Per ASTM D2487 and D422, every soil classification in Santa Ana starts with the grain size curve. The city's geologic setting — with its mix of young alluvium, older dissected terraces, and localized artificial fill — means two borings fifty feet apart can yield completely different gradations. We wash each sample through a nest of sieves from 3-inch down to No. 200, then run the minus-200 fraction through a hydrometer test that tracks settlement rates over a 24-hour period. The combined curve tells you the percentages of gravel, sand, silt, and clay, which directly feeds into the USCS group symbol. This matters enormously for projects that also require CBR testing for road design, where the gradation influences subgrade strength predictions.
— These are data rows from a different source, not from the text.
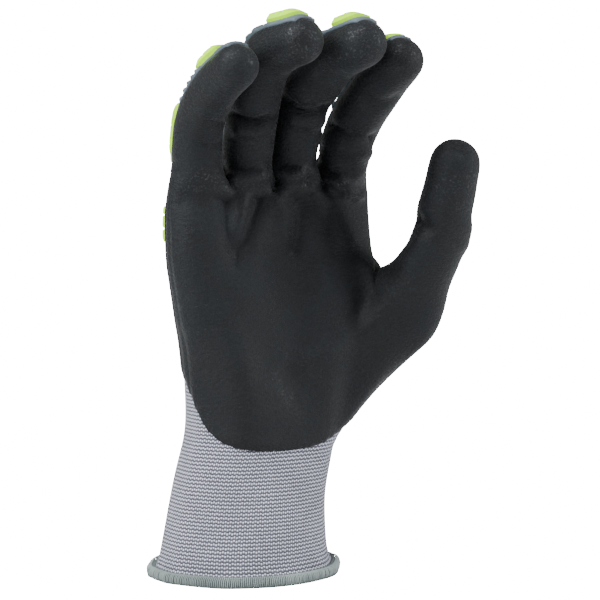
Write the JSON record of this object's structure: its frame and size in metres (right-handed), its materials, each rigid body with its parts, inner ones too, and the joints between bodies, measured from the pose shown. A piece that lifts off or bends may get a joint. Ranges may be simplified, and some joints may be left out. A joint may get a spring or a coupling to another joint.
{
  "type": "impact glove",
  "caption": "Right-hand work glove shown as worn: striped knit body, dark foam-coated palm and fingers, raised yellow-green rubber impact pads on grey strips over the back.",
  "frame": {"origin": "centre of the wrist opening, level with the lower edge of the cuff", "axes": "+Z from the cuff to the fingertips, -Y the way the palm faces, +X towards the thumb side"},
  "size_m": [0.1232, 0.0986, 0.2315],
  "materials": {
    "knit": "fine striped knit, light and grey-violet courses",
    "coat": "matte foam-dipped coat with fine pores",
    "binding": "overlocked yarn, matte",
    "guard_rubber": "matte moulded rubber, slate grey",
    "pad_rubber": "satin moulded rubber, bright yellow-green"
  },
  "bodies": {
    "root": {"knit_hand": "knit", "knit_pinky": "knit", "knit_ring": "knit", "knit_middle": "knit", "knit_index": "knit", "knit_thumb": "knit", "palm_coating": "coat", "cuff_binding": "binding", "guard_base_pinky": "guard_rubber", "guard_base_ring": "guard_rubber", "guard_base_middle": "guard_rubber", "guard_base_index": "guard_rubber", "hand_guard_base": "guard_rubber", "guard_pad_pinky_root": "pad_rubber", "guard_pad_pinky_tip": "pad_rubber", "guard_pad_ring_root": "pad_rubber", "guard_pad_ring_tip": "pad_rubber", "guard_pad_middle_root": "pad_rubber", "guard_pad_middle_tip": "pad_rubber", "guard_pad_index_root": "pad_rubber", "guard_pad_index_tip": "pad_rubber", "knuckle_pad_pinky": "pad_rubber", "hand_pad_pinky": "pad_rubber", "knuckle_pad_ring": "pad_rubber", "hand_pad_ring": "pad_rubber", "knuckle_pad_middle": "pad_rubber", "hand_pad_middle": "pad_rubber", "knuckle_pad_index": "pad_rubber", "hand_pad_index": "pad_rubber"}
  },
  "joints": []
}
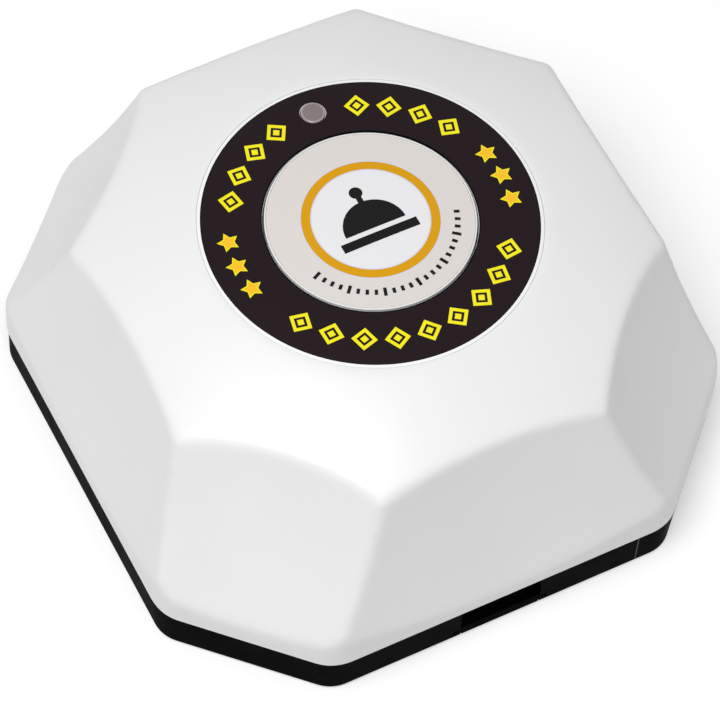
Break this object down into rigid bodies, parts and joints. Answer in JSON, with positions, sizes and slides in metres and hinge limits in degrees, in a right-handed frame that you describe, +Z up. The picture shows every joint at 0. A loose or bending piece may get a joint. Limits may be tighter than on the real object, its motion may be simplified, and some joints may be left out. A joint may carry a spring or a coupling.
{
  "type": "waiter call button",
  "caption": "Table-top call button: octagonal cover with scooped sides on a dark base, round push button in a printed ring, sliding battery door.",
  "frame": {"origin": "centre of the footprint, on the surface that the feet stand on", "axes": "+Z up through the button; -Y to the front, where the battery door slides out; +X to the right"},
  "size_m": [0.08, 0.08, 0.0375],
  "materials": {
    "cover_plastic": "satin moulded",
    "ring_print": "printed film",
    "light_pipe": "tinted, polished",
    "button_plastic": "satin moulded",
    "disc_print": "printed film",
    "base_plastic": "moulded",
    "cell_sleeve": "shrunk film",
    "plated_steel": "nickel plated",
    "board_laminate": "solder mask",
    "chip_plastic": "moulded",
    "plunger_plastic": "moulded",
    "lamp": "clear",
    "ceramic": "fired",
    "copper_wire": "enamelled",
    "foot_rubber": "matt"
  },
  "bodies": {
    "housing": {"top_cover": "cover_plastic", "cover_label": "ring_print", "led_light_pipe": "light_pipe", "base_tray": "base_plastic", "battery_cell": "cell_sleeve", "contact_spring": "plated_steel", "negative_contact": "plated_steel", "positive_contact": "plated_steel", "circuit_board": "board_laminate", "board_screws": "plated_steel", "switch_body": "chip_plastic", "switch_dome": "plated_steel", "switch_frame": "plated_steel", "status_led": "lamp", "encoder_chip": "chip_plastic", "saw_resonator": "plated_steel", "rf_transistor": "chip_plastic", "supply_capacitor": "cell_sleeve", "chip_resistors": "chip_plastic", "chip_capacitors": "ceramic", "antenna_coil": "copper_wire", "case_screws": "plated_steel", "rubber_feet": "foot_rubber"},
    "button": {"call_button": "button_plastic", "button_label": "disc_print"},
    "plunger": {"switch_plunger": "plunger_plastic"},
    "door": {"battery_door": "base_plastic"}
  },
  "joints": [
    {"name": "button_press", "type": "slide", "parent": "housing", "child": "button", "axis": [0, 0, -1], "range_m": [0, 0.0004], "stiffness_N_per_m": 2000, "springref_m": -0.0004},
    {"name": "plunger_press", "type": "slide", "parent": "housing", "child": "plunger", "axis": [0, 0, -1], "range_m": [0, 0.0004], "deforming": ["switch_dome"]},
    {"name": "door_slide", "type": "slide", "parent": "housing", "child": "door", "axis": [0, -1, 0], "range_m": [0, 0.034]}
  ],
  "couplings": [
    {"joint": "plunger_press", "follows": "button_press", "ratio": 1}
  ]
}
When the soil plot straddles the A-line on the plasticity chart, we pair the grain size data with Atterberg limits testing to nail the classification without ambiguity, especially on those borderline silty sands common in the floodplain areas south of First Street.
Grain Size Analysis in Santa Ana: Sieve & Hydrometer Testing
Technical reference — Santa Ana

Site-specific factors

Not all Santa Ana soils behave the same way. The sandy loams found near the Delhi neighborhood drain freely and compact readily — skip the hydrometer there and you'll probably still get a decent spec. But head south toward the Segerstrom basin, where the water table sits higher and the fines fraction can jump above 30%, and suddenly you're dealing with moisture-sensitive material that swells, shrinks, and loses strength when saturated. A sieve-only analysis in that zone will miss the silt and clay that govern performance. We've seen projects where an incomplete gradation led to under-designed subdrainage, ponding water behind retaining walls, and pavement cracking within two seasons. The grain size distribution isn't just for classification — it's a first-order input for predicting frost susceptibility, liquefaction potential, and long-term settlement. In a seismically active region like Orange County, cutting corners on the fines curve is a liability no geotechnical report should carry.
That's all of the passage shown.